Economic and Policy Frameworks: The Enabling Environment
Technology alone is insufficient. The right market structures and policies are required to incentivize investment in the full suite of solutions, not just the cheapest generation.
Reforming Electricity Markets for a Renewable Era
Most wholesale electricity markets are designed for fossil fuels, paying primarily for energy delivered (per MWh). A 100% renewable grid requires markets that also properly value and pay for capacity (being available on standby), flexibility (ramping up quickly), and ancillary services (inertia, voltage control). Reforms like implementing a capacity market or creating a separate market for LDES are essential to attract the capital needed for these critical grid assets.
Strategic Public Investment and NIMBYism
The build-out of transmission lines, large-scale storage facilities, and new generation faces significant permitting hurdles and local opposition ("Not In My Backyard").

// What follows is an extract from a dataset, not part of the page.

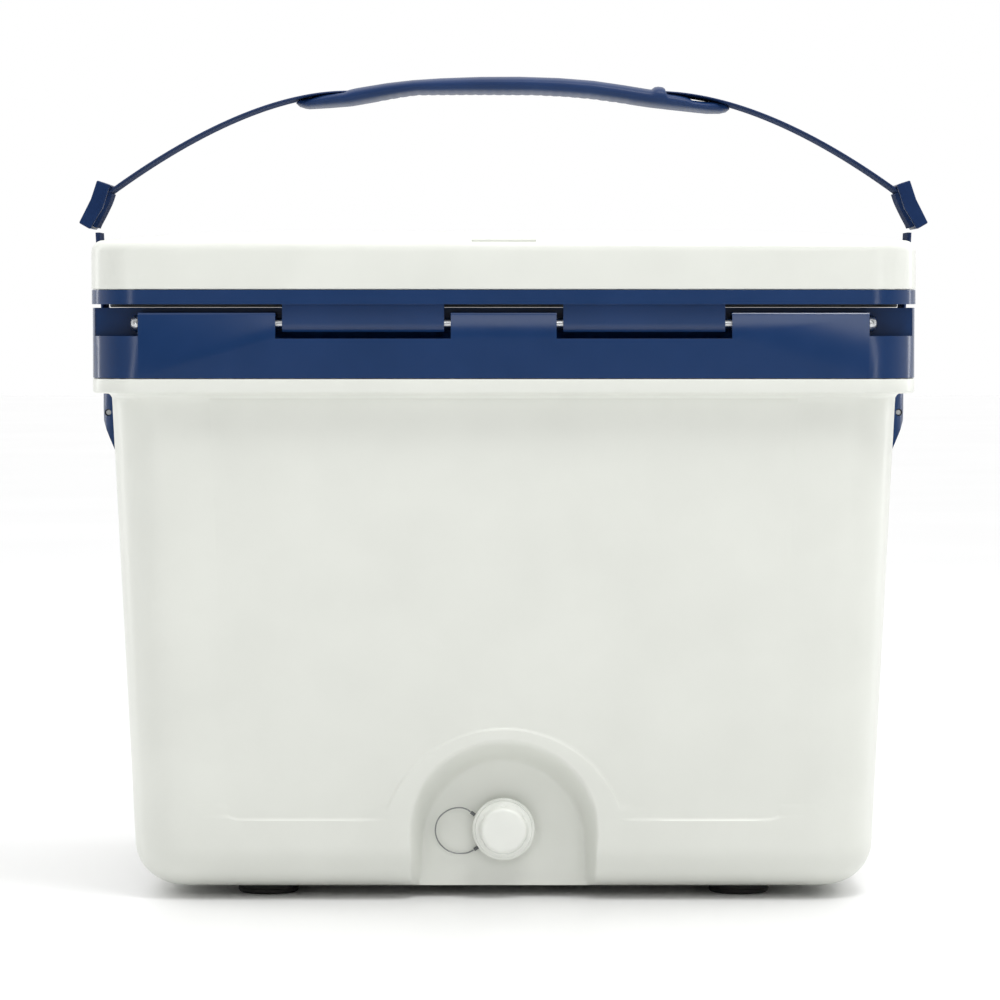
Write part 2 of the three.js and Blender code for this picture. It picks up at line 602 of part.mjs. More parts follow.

Streamlining permitting while ensuring community engagement and fair benefit-sharing is a major socio-political challenge. Furthermore, strategic public investment in R&D for nascent technologies (like advanced geothermal or next-gen storage) is crucial to de-risk them for private capital, following the model that successfully drove down solar costs.
Case Studies: Lessons from the Front Runners
We can learn from regions pushing the boundaries of renewable penetration.
South Australia: From Grid Crisis to Renewable Leader
After a statewide blackout in 2016, South Australia aggressively invested in wind, solar, and grid-scale batteries. It now regularly achieves periods where renewables meet 100% of demand and has become a global laboratory for grid integration. Its success is built on a mix of utility-scale batteries, synchronous condensers to provide grid inertia, and a world-leading penetration of rooftop solar managed by smart inverters and VPPs.
Denmark's Wind-Centric Model
Denmark consistently generates over 50% of its electricity from wind, aiming for 100% renewables by 2030. Its strategy relies heavily on interconnection (strong links to Norway's hydropower and Germany's grid), a flexible demand sector, and a commitment to sector coupling—using excess wind power for district heating and, increasingly, green hydrogen production. This demonstrates the importance of an integrated, cross-sector approach.
Conclusion: A Possible, but Complex, Integration Puzzle
So, is 100% renewable energy possible? Based on the technological pathways and real-world pilots, the answer is a qualified yes—but with critical caveats. It is not about simply building enough solar panels and wind turbines to match annual energy consumption. That's the easy part. The true challenge is the integration puzzle: assembling a resilient, reliable, and affordable system from diverse pieces—variable generation, short- and long-duration storage, a digitally smart and physically robust grid, demand flexibility, and firm renewable sources.
The transition will not be uniform. Some regions with exceptional resources may reach 100% renewables sooner. For others, the final 5-15% may be the most difficult and expensive, potentially requiring technologies like green hydrogen that are still scaling. Furthermore, "100% renewable electricity" is a distinct and more immediate goal than "100% renewable energy," which includes harder-to-electrify sectors like aviation and heavy industry.
Ultimately, the journey to a fully renewable-powered world is less a single technological breakthrough and more a monumental feat of systems engineering, market design, and international cooperation. It is a complex, yet achievable, imperative for our climate and energy security. The solutions exist; our task is to implement them with urgency, intelligence, and an unwavering focus on building a system that is not just clean, but also robust and equitable for all.